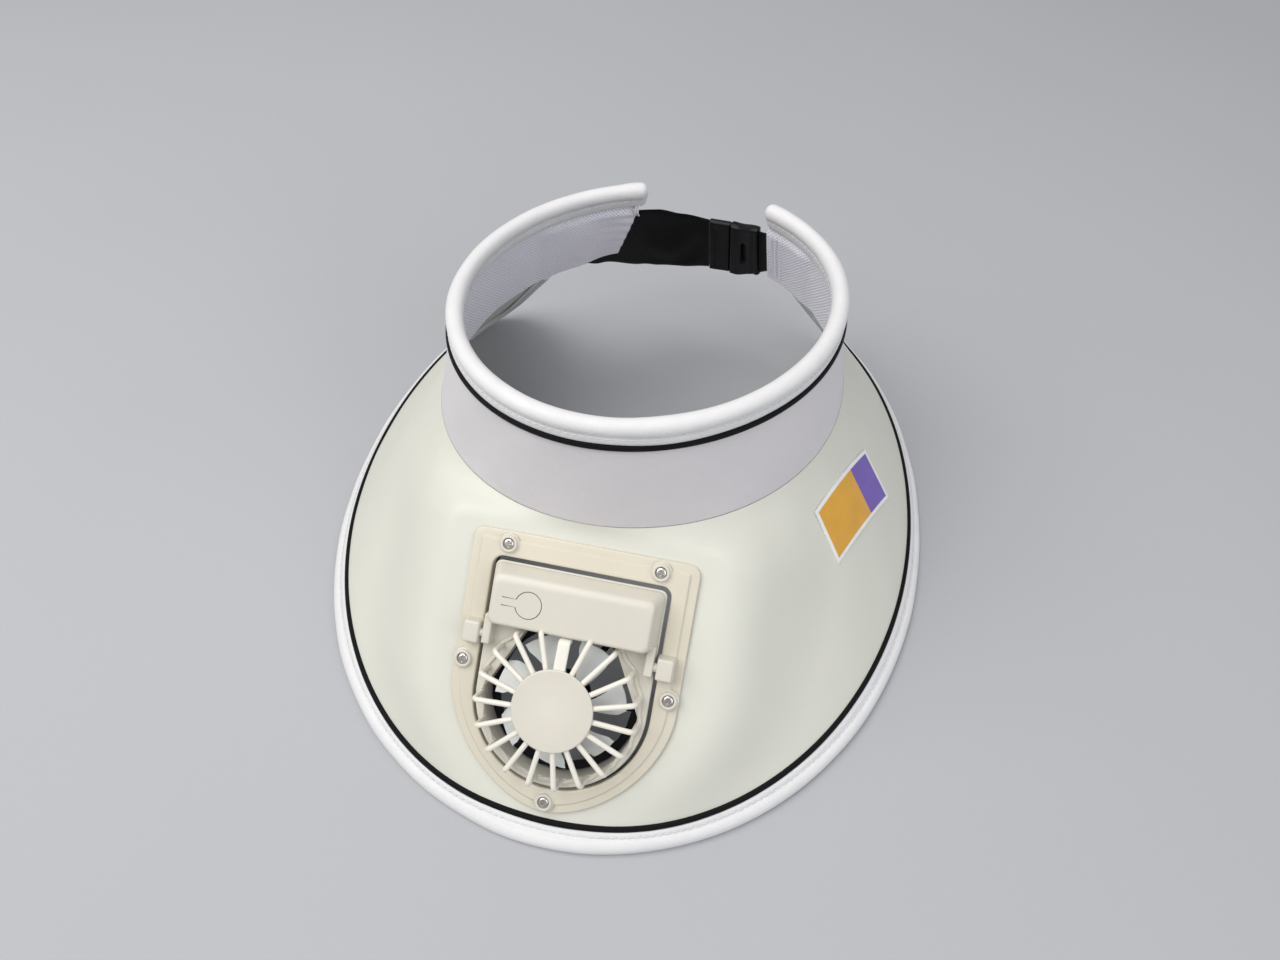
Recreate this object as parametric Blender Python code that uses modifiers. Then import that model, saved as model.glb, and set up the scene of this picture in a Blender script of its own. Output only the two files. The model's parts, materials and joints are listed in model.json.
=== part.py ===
"""Fan sun hat: an open head band with a wide cone-like brim and a tilting fan let into its front.

The hat rests on its rim. +Z is up, the front faces -Y, and lengths are in metres. A turn is an
angle about the vertical axis of the head: 0 at the front, positive towards +X.
"""
import math

import bmesh
import bpy
from mathutils import Matrix, Vector

CLEARANCE = 0.0003
SLOT_CLEARANCE = 0.0004

# Rings of the hat, each a closed oval about the head's axis
TOP_RADIUS = 0.086
SEAM_RADIUS = 0.0976
RIM_RADIUS = 0.1641
TOP_HEIGHT = 0.130
BAND_HEIGHT = 0.0487
RIM_HEIGHT = 0.0036
BAND_LEAN = 0.0116
SEAM_LEAN = 0.0072
BAND_TILT = 0.0024
SEAM_TILT = 0.0019

# Share of each ring's own radius: oval, egg, side bias and skew
RING_SHAPES = {
    "top": (0.006, 0.004, 0.023, -0.029),
    "seam": (0.017, -0.017, 0.014, -0.031),
    "rim": (0.098, 0.016, 0.000, 0.000),
}
TOP_FRONT = 0.007
SEAM_FRONT = 0.035

# Head band
BAND_OFFSET = 0.0015
BAND_THICKNESS = 0.0020
LINING_THICKNESS = 0.0015
BAND_LEFT_END = -168.0
BAND_LEFT_SLANT = 8.0
BAND_RIGHT_END = 148.4
BAND_TOP_GAP = 0.0010
ROLL_OVERHANG = 0.4
POCKET_TOP = 0.18
POCKET_FULL = 0.295
LINING_MIDDLE = 0.62
ROLL_RADIUS = 0.0040
ROLL_CREASE = 0.92
LIP_THICKNESS = 0.0008
OUTER_LIP = 0.0090
INNER_LIP = 0.0080
STRIPE_WIDTH = 0.0021
STRIPE_THICKNESS = 0.0009

# Brim
BRIM_THICKNESS = 0.0020
BRIM_LEFT_END = -130.5
BRIM_RIGHT_END = 138.5
BRIM_CORNER = 0.026
BRIM_SHARES = (0.0, 0.034, 0.10, 0.27, 0.48, 0.70, 0.895)
EDGE_STRIP = 0.0103
BINDING_REACH = 0.0040
BINDING_HALF_THICKNESS = 0.0032
BINDING_LIP = 0.0062
BINDING_CREASE = 0.86
PIPING_WIDTH = 0.0027
PIPING_THICKNESS = 0.0012
PIPING_EDGE = 0.0004
FLAT_SIDE_MARGIN = 0.0100
FLAT_TOP_MARGIN = 0.0048
FLAT_BOTTOM_MARGIN = 0.0030
FLAT_FALLOFF = 0.050
PATCH_GAP = 0.0006
PATCH_THICKNESS = 0.0004
PATCH_CORNERS = ((82.6, 0.292), (80.3, 0.614), (55.1, 0.435), (55.7, 0.176))

# Back strap: turn in degrees, then top edge, bottom edge and flare as shares of the band
STRAP_THICKNESS = 0.0016
POCKET_SPREAD = 8.0
STRAP_COURSE = (
    (-140.0, 0.36, 0.98, 1.0),
    (-151.5, 0.32, 1.17, 1.0),
    (-166.0, 0.30, 1.28, 1.0),
    (-172.0, 0.33, 1.29, 0.8),
    (-180.0, 0.38, 1.27, 0.6),
    (-190.0, 0.44, 1.18, 0.5),
    (-199.0, 0.41, 1.13, 0.5),
    (-207.0, 0.33, 1.03, 0.8),
    (-212.0, 0.30, 0.98, 1.0),
    (-220.0, 0.34, 0.92, 1.0),
)
STRAP_START = -140.0
TAB_END = -219.0
CLIP_START = -189.5
CLIP_LENGTH = 0.012
SOCKET_LENGTH = 0.0175
CLIP_THICKNESS = 0.0036
SOCKET_THICKNESS = 0.0052
TONGUE_LENGTH = 0.010
TONGUE_HEIGHT = 0.018
TONGUE_THICKNESS = 0.0018
TONGUE_ROOT = 0.0020
TAB_INSET = 0.0014
WINDOW_PLACE = 0.0074
WINDOW_LENGTH = 0.0030
WINDOW_HEIGHT = 0.013

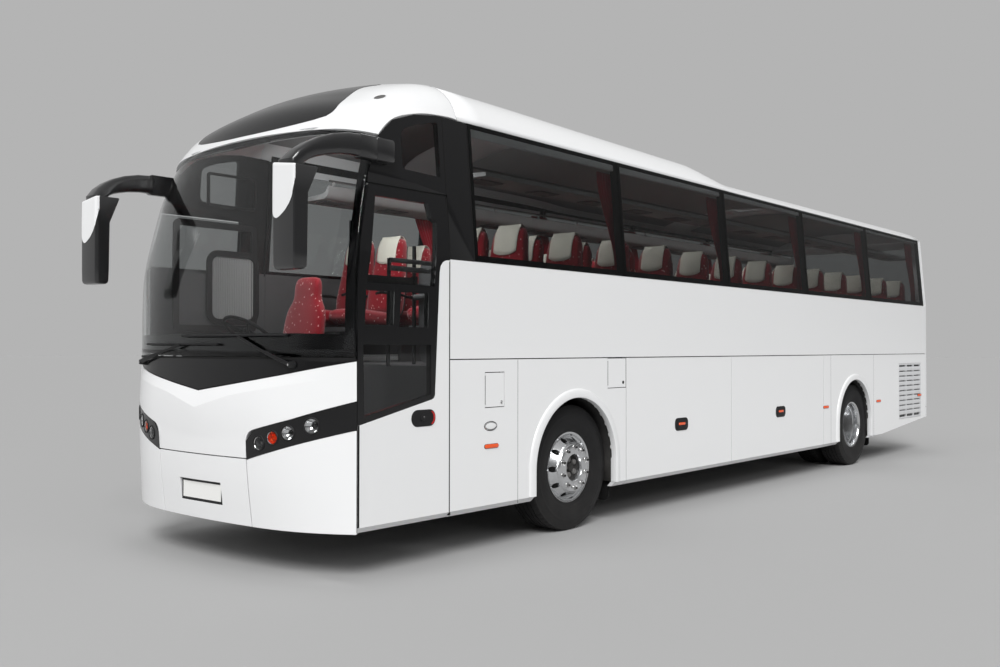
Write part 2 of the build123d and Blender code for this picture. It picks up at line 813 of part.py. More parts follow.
# ----------------------------------------------------------------- fittings
# arm stations: x, y, z, half width across, half depth
mirror_arm = [
    (2385, 1250, 2822, 34, 40),
    (2500, 1250, 2850, 36, 40),
    (2640, 1246, 2848, 36, 38),
    (2760, 1236, 2800, 34, 36),
    (2840, 1222, 2715, 32, 34),
    (2880, 1208, 2610, 30, 32),
    (2890, 1200, 2560, 30, 30),
]
# head stations, top to bottom: z, rear x, front x, inner y, outer y
mirror_head = [
    (2606, 2862, 2912, 1140, 1250),
    (2580, 2846, 2936, 1110, 1280),
    (2500, 2842, 2948, 1092, 1293),
    (2250, 2846, 2946, 1086, 1296),
    (2050, 2852, 2932, 1090, 1290),
    (1985, 2864, 2916, 1120, 1262),
]


def make_mirror():
    """Left mirror: bracket on the corner panel, swept arm and head."""
    low, high = 2745, 2885
    bracket = along([(side_y(low) + 2, low), (1293, low), (1293, high), (side_y(high) + 2, high)],
                    2040, 2395)
    sections = []
    for k, (x, y, z, across_, depth) in enumerate(mirror_arm):
        before = mirror_arm[max(k - 1, 0)]
        after = mirror_arm[min(k + 1, len(mirror_arm) - 1)]
        run, drop = after[0] - before[0], after[2] - before[2]
        up = (-drop / hypot(run, drop), run / hypot(run, drop))
        ring = []
        for j in range(8):
            angle = 2 * pi * (j + 0.5) / 8
            side, lift = across_ * cos(angle), depth * sin(angle)
            ring.append((x + up[0] * lift, y + side, z + up[1] * lift))
        sections.append(Wire.make_polygon(ring, close=True))
    arm = Solid.make_loft(sections, True)
    rings = []
    for z, rear, front, inner, outer in mirror_head:
        bevel = 22
        ring = [(rear, inner, z), (front - bevel, inner, z), (front, inner + bevel, z),
                (front, outer - bevel, z), (front - bevel, outer, z), (rear, outer, z)]
        rings.append(Wire.make_polygon(ring, close=True))
    head = Solid.make_loft(rings, True)
    return bracket + arm + head


# wipers: pivot (y, z), elbow (y, z), blade (y0, y1, z)
wipers = [
    ((900, 1400), (420, 1585), (-250, 850, 1592)),
    ((-900, 1400), (-250, 1528), (-800, 200, 1535)),
]
wiper_gap = 6                # clear of the screen


def swept_bar(stations, height, depth):
    """A bar that runs across the coach through (x, y, z) stations."""
    rings = []
    for x, y, z in stations:
        ring = [(x, y, z - height / 2), (x + depth, y, z - height / 2),
                (x + depth, y, z + height / 2), (x, y, z + height / 2)]
        rings.append(Wire.make_polygon(ring, close=True))
    return Solid.make_loft(rings, True)


def make_wipers():
    made = []
    for (pivot_y, pivot_z), (elbow_y, elbow_z), (y0, y1, blade_z) in wipers:
        blade_stops = [y0 + (y1 - y0) * k / 6 for k in range(7)]
        blade = swept_bar([(bow_x(abs(y), blade_z) + wiper_gap, y, blade_z) for y in blade_stops], 22, 16)
        arm_stops = [(pivot_y + (elbow_y - pivot_y) * k / 4, pivot_z + (elbow_z - pivot_z) * k / 4)
                     for k in range(5)]
        arm = swept_bar([(bow_x(abs(y), z) + wiper_gap + 12, y, z) for y, z in arm_stops], 26, 14)
        foot_x = bow_x(abs(pivot_y), pivot_z)
        boss = round_x(pivot_y, pivot_z, 22, foot_x + wiper_gap + 12, foot_x + 46)
        made.append(boss + arm + blade)
    return made


def hinge_rods():
    """Rods in the panel joints that the luggage flaps, engine lid and side flaps turn on."""
    rods = []
    r = 3
    for rear, front in ((flap_middle_x, flap_front_x), (flap_rear_x, flap_middle_x)):
        rods += both_sides(round_x(half_width, crease_z, r, rear + 30, front - 30))
    rods.append(round_y(rear_centre_x - 2, engine_lid[2] + gap / 2, r, -300, 300))
    for rear, front, low, high in (fuel_flap, service_flap):
        rods.append(round_z(front + 3, half_width, 2, low + 20, high - 20))
    return rods


# ------------------------------------------------------------------ front door
door_gap = 7
door_top_z = 2585
door_outline = [
    (door_rear_x + door_gap, skirt_z + 2), (door_front_x - door_gap, skirt_z + 2),
    (door_front_x - door_gap, 1890), (2398, 2190), (2345, 2400), (2296, door_top_z),
    (1566, door_top_z), (door_rear_x + door_gap, 2500),
]
# panes of the door, as outlines in x and z: upper, two small ones, lower
door_panes = [
    [(1712, 1938), (2340, 1938), (2243, 2516), (1745, 2516), (1722, 2417), (1668, 2387)],
    [(2103, 1662), (2360, 1662), (2349, 1886), (2094, 1886)],
    [(1772, 1650), (2050, 1650), (2035, 1886), (1768, 1886)],
    [(1746, 1186), (2363, 1065), (2373, 1530), (1747, 1530)],
]


def make_door():
    leaf = side_panel(door_outline, 0, 46)
    for outline in door_panes:
        leaf = leaf - across(outline, 900, 1400)
    return leaf, [side_panel(outline, 2, 8) for outline in door_panes]


door_pivot = (2330, 1120)
door_arm_x = 1760


def make_door_arm():
    post = pin(door_pivot[0], door_pivot[1], 430, 22, 1920, (0, 0, 1))
    arm = post
    for z in (820, 1950):
        arm = arm + block(door_arm_x, door_pivot[0], 1105, 1135, z, z + 50)
    for z in (820, 1950):
        arm = arm + round_z(door_arm_x, door_pivot[1], 24, z - 10, z + 60)
    return arm


# ------------------------------------------------------------------ all pieces
# columns: middle x, underside z of the lid
hatches = {"front": (-600, 3579), "rear": (-5600, 3385)}


def make_hatch(x, z):
    return block(x - 300, x + 300, -300, 300, z, z + 30)


def build_all():
    nodes = {}
    black, mask, bumper_flap, corners, bands, lamps = make_nose_panels()
    dome, cap = make_dome_and_cap()
    roof = make_roof()
    for x, z in hatches.values():
        roof = roof - block(x - 265, x + 265, -265, 265, 3200, 3700)
    nodes["roof"] = roof
    nodes["roof_dome"] = dome
    nodes["roof_cap"] = cap
    nodes["nose_black_panel"] = black
    nodes["nose_mask"] = mask
    nodes["bumper_flap"] = bumper_flap
    nodes["bumper_corners"] = corners
    nodes["lamp_bands"] = bands
    nodes["headlamps"] = lamps
    nodes["windscreen"] = make_screen() & dome_cut(21.4)
    left_wall = make_side_wall(door_rear_x)
    right_wall = make_side_wall(door_rear_x) + wall_slab(door_rear_x - 1, 2414, crease_z + gap / 2,
                                                         belt_z, 0, wall)
    nodes["side_wall_left"] = left_wall
    nodes["side_wall_right"] = other_side(right_wall)
    driver_window = side_panel(driver_window_outline, 0, glass)
    nodes["side_windows"] = both_sides(make_panes()) + [other_side(driver_window)]
    nodes["quarter_panels"] = both_sides(make_quarter())

    left_front, left_tail = make_skirt(door_rear_x)
    right_front, right_tail = make_skirt(2424)
    left_front = left_front - hole(*fuel_flap, 6) - hole(*service_flap, 6)
    nodes["skirt_left"] = [left_front, left_tail]
    nodes["skirt_right"] = [other_side(right_front), other_side(right_tail)]
    nodes["side_grilles"] = both_sides(make_grille())
    nodes["fuel_flap"] = wall_slab(*fuel_flap, 0, 25)
    nodes["service_flap"] = wall_slab(*service_flap, 0, 25)
    for name, rear, front in (("front", flap_middle_x, flap_front_x), ("rear", flap_rear_x, flap_middle_x)):
        flap = make_flap(rear, front)
        nodes["luggage_flap_left_" + name] = flap
        nodes["luggage_flap_right_" + name] = other_side(flap)

    panel, window, lid, bumper, tail_lamps = make_tail()
    nodes["rear_panel"] = [panel, make_tail_cap()]
    nodes["rear_window"] = window
    nodes["engine_lid"] = lid
    nodes["rear_bumper"] = bumper
    nodes["tail_lamps"] = tail_lamps

    nodes["floor_deck"] = make_floor()
    nodes["underframe"] = make_underframe()
    nodes["engine_block"] = block(-8600, -7040, -340, 340, 470, 1200)
    nodes["front_axle"] = make_front_axle()
    nodes["rear_axle"] = make_rear_axle()
    knuckle = make_knuckle()
    tyre = make_tyre(0, front_tyre_y)
    rim = make_front_rim(front_tyre_y, front_tyre_y + 110)
    rear_tyres = [make_tyre(-wheelbase, rear_outer_y), make_tyre(-wheelbase, rear_inner_y)]
    twin_rims = make_rear_rims(-wheelbase)
    for side, place in (("left", lambda shape: shape), ("right", other_side)):
        nodes["knuckle_" + side] = place(knuckle)
        nodes["tyre_front_" + side] = place(tyre)
        nodes["rim_front_" + side] = place(rim)
        nodes["tyres_rear_" + side] = [place(shape) for shape in rear_tyres]
        nodes["rim_rear_" + side] = place(twin_rims)

    nodes["passenger_seats"] = make_seats()
    nodes["headrest_covers"] = make_covers()
    nodes["driver_seat"] = make_driver_seat()
    nodes["dashboard"] = make_dashboard()
    nodes["steering_wheel"] = make_steering_wheel()
    nodes["saloon_fittings"] = make_racks() + make_rails()
    nodes["curtains"] = make_curtains()
    mirror_left = make_mirror()
    nodes["mirror_left"] = mirror_left
    nodes["mirror_right"] = other_side(mirror_left)
    nodes["wipers"] = make_wipers()
    nodes["hinge_rods"] = hinge_rods()
    nodes["mudflaps"] = both_sides(block(-590, -560, 960, 1185, 180, 620)) + both_sides(
        block(-6800, -6770, 600, 1185, 200, 620))
    leaf, panes = make_door()
    nodes["door_leaf"] = leaf
    nodes["door_glass"] = panes
    nodes["door_arm"] = make_door_arm()
    for name, place in hatches.items():
        nodes["roof_hatch_" + name] = make_hatch(*place)
    return nodes


os.makedirs("parts", exist_ok=True)
for name, shape in build_all().items():
    solids = [Pos(front_axle_x, 0, 0) * solid for solid in solids_of(shape)]
    export_step(solids[0] if len(solids) == 1 else Compound(children=solids), "parts/" + name + ".step")
    print(name, len(solids), "solids", "valid" if all(solid.is_valid for solid in solids) else "INVALID")
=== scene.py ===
import bpy
import bmesh
import json
import math
from mathutils import Matrix, Vector


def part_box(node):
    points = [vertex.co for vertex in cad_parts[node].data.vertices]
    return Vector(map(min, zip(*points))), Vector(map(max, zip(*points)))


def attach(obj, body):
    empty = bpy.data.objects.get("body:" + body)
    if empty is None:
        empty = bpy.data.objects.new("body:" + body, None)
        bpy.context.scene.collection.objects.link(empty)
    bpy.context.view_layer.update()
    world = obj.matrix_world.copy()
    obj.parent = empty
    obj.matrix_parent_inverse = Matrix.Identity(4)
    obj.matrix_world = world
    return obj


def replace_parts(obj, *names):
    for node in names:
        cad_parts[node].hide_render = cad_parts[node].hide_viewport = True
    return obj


# A twin-axle touring coach in a plain studio. Metres, +X forward, +Y to the coach's left.
# Every x in this file is measured forward from the front axle; ahead() puts it in the frame.

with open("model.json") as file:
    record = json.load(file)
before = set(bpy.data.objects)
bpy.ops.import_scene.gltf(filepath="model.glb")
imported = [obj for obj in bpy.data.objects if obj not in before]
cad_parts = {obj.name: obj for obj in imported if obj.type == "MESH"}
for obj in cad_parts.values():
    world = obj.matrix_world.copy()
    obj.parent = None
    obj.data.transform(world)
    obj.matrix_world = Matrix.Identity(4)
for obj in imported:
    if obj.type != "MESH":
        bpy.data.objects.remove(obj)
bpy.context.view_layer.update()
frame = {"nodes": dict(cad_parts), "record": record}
nodes = frame["nodes"]

tyre_low, tyre_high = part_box("tyre_front_left")
FRONT_AXLE_X = (tyre_low.x + tyre_high.x) / 2
WHEELBASE = 6.180
TYRE_R = 0.522
HALF_WIDTH = 1.275
BELT_Z = 2.137
CREASE_Z = 1.427
TUMBLEHOME = 0.085 / 1.003
FLOOR_Z = 1.380
# sign of y and name of each side
HANDS = ((1, "left"), (-1, "right"))


def ahead(x):
    return FRONT_AXLE_X + x


def side_y(z):
    """Half width of the body at height z."""
    return HALF_WIDTH - max(0.0, z - BELT_Z) * TUMBLEHOME


def turns(count, shift=0.0):
    """Angles that part a full turn evenly, moved on by a share of a step."""
    return [2 * math.pi * (k + shift) / count for k in range(count)]


def placed(name, data):
    """A new object in the scene."""
    made = bpy.data.objects.new(name, data)
    bpy.context.scene.collection.objects.link(made)
    return made


def worked_in(piece):
    """A new mesh of the piece with its modifiers worked in."""
    depsgraph = bpy.context.evaluated_depsgraph_get()
    return bpy.data.meshes.new_from_object(piece.evaluated_get(depsgraph))


# ------------------------------------------------------------------ node groups
def new_group(name, inputs, outputs):
    """An empty shader group. inputs are (name, kind, default), outputs are (name, kind)."""
    group = bpy.data.node_groups.new(name, "ShaderNodeTree")
    for label, kind, default in inputs:
        socket = group.interface.new_socket(label, in_out="INPUT", socket_type="NodeSocket" + kind)
        socket.default_value = default
    for label, kind in outputs:
        group.interface.new_socket(label, in_out="OUTPUT", socket_type="NodeSocket" + kind)
    start = group.nodes.new("NodeGroupInput")
    end = group.nodes.new("NodeGroupOutput")
    return group, start, end


def link(tree, source, target):
    tree.links.new(source, target)


def plug(tree, node, **values):
    """Sets or links the node's inputs by label, with _ for a space."""
    for label, value in values.items():
        socket = node.inputs[label.replace("_", " ")]
        if isinstance(value, bpy.types.NodeSocket):
            link(tree, value, socket)
        else:
            socket.default_value = value
    return node


def add_node(tree, kind, **values):
    return plug(tree, tree.nodes.new("ShaderNode" + kind), **values)


def object_place(tree):
    return add_node(tree, "TexCoord").outputs["Object"]


def node_math(tree, operation, first, second):
    node = tree.nodes.new("ShaderNodeMath")
    node.operation = operation
    for socket, value in zip(node.inputs, (first, second)):
        if isinstance(value, (int, float)):
            socket.default_value = value
        else:
            link(tree, value, socket)
    return node.outputs[0]


def node_mix(tree, factor, first, second):
    node = tree.nodes.new("ShaderNodeMix")
    node.data_type = "RGBA"
    for socket, value in ((node.inputs[0], factor), (node.inputs[6], first), (node.inputs[7], second)):
        if isinstance(value, bpy.types.NodeSocket):
            link(tree, value, socket)
        else:
            socket.default_value = value
    return node.outputs[2]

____

Short problem:
Exactly and only the lines from the line that contains "for name, shape" through the line that contains "if empty is" are to be repeated as they stand.

Output below:
for name, shape in build_all().items():
    solids = [Pos(front_axle_x, 0, 0) * solid for solid in solids_of(shape)]
    export_step(solids[0] if len(solids) == 1 else Compound(children=solids), "parts/" + name + ".step")
    print(name, len(solids), "solids", "valid" if all(solid.is_valid for solid in solids) else "INVALID")
=== scene.py ===
import bpy
import bmesh
import json
import math
from mathutils import Matrix, Vector


def part_box(node):
    points = [vertex.co for vertex in cad_parts[node].data.vertices]
    return Vector(map(min, zip(*points))), Vector(map(max, zip(*points)))


def attach(obj, body):
    empty = bpy.data.objects.get("body:" + body)
    if empty is None:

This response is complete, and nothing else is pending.